What you should do:
Exactly the lines from the line with "on the floor" to the line with "before = set(bpy.data.objects)" should be extracted, both included, with no other lines.

Provided material:
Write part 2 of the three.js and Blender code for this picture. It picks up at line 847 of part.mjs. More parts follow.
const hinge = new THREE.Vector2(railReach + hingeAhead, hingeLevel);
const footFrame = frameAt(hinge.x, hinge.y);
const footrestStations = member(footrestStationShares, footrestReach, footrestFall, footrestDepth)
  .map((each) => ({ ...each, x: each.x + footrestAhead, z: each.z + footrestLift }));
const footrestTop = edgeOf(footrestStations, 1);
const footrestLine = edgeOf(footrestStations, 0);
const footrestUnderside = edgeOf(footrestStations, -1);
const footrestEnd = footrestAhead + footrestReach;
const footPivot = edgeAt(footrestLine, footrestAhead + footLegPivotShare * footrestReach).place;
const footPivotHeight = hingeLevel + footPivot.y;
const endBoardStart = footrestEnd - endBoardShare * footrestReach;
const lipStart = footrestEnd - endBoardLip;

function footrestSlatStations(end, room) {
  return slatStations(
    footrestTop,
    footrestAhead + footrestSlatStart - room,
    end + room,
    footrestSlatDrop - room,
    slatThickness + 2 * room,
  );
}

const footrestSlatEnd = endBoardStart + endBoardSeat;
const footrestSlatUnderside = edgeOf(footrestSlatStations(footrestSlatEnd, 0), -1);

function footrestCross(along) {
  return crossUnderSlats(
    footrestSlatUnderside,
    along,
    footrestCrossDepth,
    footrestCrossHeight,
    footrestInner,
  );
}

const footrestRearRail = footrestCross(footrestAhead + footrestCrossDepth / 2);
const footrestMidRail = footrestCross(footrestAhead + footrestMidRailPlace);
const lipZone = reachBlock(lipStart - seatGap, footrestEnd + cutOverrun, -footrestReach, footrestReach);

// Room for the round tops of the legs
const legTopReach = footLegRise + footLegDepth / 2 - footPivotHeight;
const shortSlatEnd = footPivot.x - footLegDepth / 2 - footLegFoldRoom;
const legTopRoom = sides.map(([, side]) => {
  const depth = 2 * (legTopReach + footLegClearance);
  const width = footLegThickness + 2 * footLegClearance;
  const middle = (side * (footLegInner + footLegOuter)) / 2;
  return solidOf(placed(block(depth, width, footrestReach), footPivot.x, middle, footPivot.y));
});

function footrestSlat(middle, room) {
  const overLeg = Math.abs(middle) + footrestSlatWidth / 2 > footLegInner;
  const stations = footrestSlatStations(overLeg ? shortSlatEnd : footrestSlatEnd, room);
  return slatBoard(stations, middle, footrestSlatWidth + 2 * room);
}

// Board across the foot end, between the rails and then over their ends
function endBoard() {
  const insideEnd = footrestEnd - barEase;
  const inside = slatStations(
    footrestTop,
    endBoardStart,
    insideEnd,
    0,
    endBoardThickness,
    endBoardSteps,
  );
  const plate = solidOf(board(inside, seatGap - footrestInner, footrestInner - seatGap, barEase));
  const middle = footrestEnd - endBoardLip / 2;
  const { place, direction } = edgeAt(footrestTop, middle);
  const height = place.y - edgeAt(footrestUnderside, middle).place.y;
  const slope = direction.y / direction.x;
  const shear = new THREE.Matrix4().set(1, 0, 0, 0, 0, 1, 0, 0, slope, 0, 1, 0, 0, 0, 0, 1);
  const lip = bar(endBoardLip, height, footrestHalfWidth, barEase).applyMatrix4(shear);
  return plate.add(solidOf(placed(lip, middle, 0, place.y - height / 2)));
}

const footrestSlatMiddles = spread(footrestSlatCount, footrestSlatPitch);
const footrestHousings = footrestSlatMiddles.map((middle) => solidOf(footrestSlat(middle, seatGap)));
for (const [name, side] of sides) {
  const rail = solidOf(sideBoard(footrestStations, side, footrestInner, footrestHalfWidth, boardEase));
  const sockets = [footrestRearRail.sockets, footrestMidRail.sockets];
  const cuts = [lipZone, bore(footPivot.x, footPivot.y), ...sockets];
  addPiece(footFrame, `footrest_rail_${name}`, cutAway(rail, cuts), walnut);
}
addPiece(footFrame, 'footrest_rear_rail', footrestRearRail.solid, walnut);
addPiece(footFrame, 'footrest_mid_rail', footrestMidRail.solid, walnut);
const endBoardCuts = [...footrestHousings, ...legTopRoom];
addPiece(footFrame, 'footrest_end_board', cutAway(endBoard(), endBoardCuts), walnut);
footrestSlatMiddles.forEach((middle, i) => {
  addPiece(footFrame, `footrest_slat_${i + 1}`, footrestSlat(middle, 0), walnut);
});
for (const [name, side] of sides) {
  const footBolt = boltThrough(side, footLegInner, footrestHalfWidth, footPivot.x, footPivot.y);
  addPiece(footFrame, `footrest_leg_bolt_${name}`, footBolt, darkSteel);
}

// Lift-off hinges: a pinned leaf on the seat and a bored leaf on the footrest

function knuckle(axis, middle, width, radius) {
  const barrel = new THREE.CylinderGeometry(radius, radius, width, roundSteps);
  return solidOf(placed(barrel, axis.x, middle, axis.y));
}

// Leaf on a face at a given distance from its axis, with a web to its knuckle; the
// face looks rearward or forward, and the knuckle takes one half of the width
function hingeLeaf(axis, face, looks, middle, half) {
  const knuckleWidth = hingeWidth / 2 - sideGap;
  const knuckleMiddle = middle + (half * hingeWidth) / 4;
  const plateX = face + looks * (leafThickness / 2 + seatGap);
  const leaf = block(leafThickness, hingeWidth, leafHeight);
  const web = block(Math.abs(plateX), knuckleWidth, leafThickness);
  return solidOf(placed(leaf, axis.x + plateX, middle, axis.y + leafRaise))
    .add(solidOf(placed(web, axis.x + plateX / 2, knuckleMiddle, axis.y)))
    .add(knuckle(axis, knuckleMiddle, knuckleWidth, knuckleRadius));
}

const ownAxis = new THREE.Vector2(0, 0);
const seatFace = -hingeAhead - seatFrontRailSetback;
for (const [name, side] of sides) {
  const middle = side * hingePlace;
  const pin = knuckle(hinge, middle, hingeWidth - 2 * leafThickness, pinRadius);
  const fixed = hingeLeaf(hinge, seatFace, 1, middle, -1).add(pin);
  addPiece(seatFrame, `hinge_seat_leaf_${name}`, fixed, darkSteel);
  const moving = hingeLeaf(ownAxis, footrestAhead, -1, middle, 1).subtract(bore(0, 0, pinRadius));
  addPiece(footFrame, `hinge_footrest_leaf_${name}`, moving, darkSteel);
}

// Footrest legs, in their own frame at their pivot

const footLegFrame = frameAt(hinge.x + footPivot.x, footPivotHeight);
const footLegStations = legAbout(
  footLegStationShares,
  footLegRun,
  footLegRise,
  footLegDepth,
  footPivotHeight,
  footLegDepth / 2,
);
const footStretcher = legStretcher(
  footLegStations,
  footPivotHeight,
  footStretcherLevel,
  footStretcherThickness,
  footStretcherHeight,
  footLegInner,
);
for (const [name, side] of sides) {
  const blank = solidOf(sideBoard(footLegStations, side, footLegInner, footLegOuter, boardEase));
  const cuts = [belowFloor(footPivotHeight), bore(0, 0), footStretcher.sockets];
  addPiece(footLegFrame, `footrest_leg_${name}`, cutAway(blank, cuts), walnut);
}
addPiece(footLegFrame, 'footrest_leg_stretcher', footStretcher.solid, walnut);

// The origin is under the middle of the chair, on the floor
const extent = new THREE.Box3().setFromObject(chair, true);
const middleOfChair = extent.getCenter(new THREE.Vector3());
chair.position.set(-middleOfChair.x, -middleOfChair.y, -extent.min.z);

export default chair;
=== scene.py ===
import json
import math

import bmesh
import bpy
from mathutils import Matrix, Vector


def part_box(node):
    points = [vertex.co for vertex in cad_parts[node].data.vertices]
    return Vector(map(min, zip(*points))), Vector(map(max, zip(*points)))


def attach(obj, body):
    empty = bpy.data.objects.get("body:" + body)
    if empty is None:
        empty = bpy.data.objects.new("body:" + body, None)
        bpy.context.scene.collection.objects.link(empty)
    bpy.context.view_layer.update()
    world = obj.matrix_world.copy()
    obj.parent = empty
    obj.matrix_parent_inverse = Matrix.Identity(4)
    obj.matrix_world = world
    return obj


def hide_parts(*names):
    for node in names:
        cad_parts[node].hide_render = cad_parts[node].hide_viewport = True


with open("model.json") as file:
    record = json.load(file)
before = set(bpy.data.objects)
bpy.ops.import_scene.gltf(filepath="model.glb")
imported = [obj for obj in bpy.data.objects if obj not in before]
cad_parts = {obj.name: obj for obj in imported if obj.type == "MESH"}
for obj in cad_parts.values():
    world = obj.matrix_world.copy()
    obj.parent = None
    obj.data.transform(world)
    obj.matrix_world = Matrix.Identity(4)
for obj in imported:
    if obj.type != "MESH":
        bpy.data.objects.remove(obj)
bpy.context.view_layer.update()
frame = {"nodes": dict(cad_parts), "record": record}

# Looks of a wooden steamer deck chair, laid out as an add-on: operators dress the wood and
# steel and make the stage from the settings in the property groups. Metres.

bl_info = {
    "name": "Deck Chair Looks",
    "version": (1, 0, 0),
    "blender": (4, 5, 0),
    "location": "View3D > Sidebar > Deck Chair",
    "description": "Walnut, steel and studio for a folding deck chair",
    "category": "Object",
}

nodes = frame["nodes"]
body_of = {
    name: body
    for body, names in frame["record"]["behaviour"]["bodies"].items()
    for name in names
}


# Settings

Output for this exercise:
// The origin is under the middle of the chair, on the floor
const extent = new THREE.Box3().setFromObject(chair, true);
const middleOfChair = extent.getCenter(new THREE.Vector3());
chair.position.set(-middleOfChair.x, -middleOfChair.y, -extent.min.z);

export default chair;
=== scene.py ===
import json
import math

import bmesh
import bpy
from mathutils import Matrix, Vector


def part_box(node):
    points = [vertex.co for vertex in cad_parts[node].data.vertices]
    return Vector(map(min, zip(*points))), Vector(map(max, zip(*points)))


def attach(obj, body):
    empty = bpy.data.objects.get("body:" + body)
    if empty is None:
        empty = bpy.data.objects.new("body:" + body, None)
        bpy.context.scene.collection.objects.link(empty)
    bpy.context.view_layer.update()
    world = obj.matrix_world.copy()
    obj.parent = empty
    obj.matrix_parent_inverse = Matrix.Identity(4)
    obj.matrix_world = world
    return obj


def hide_parts(*names):
    for node in names:
        cad_parts[node].hide_render = cad_parts[node].hide_viewport = True


with open("model.json") as file:
    record = json.load(file)
before = set(bpy.data.objects)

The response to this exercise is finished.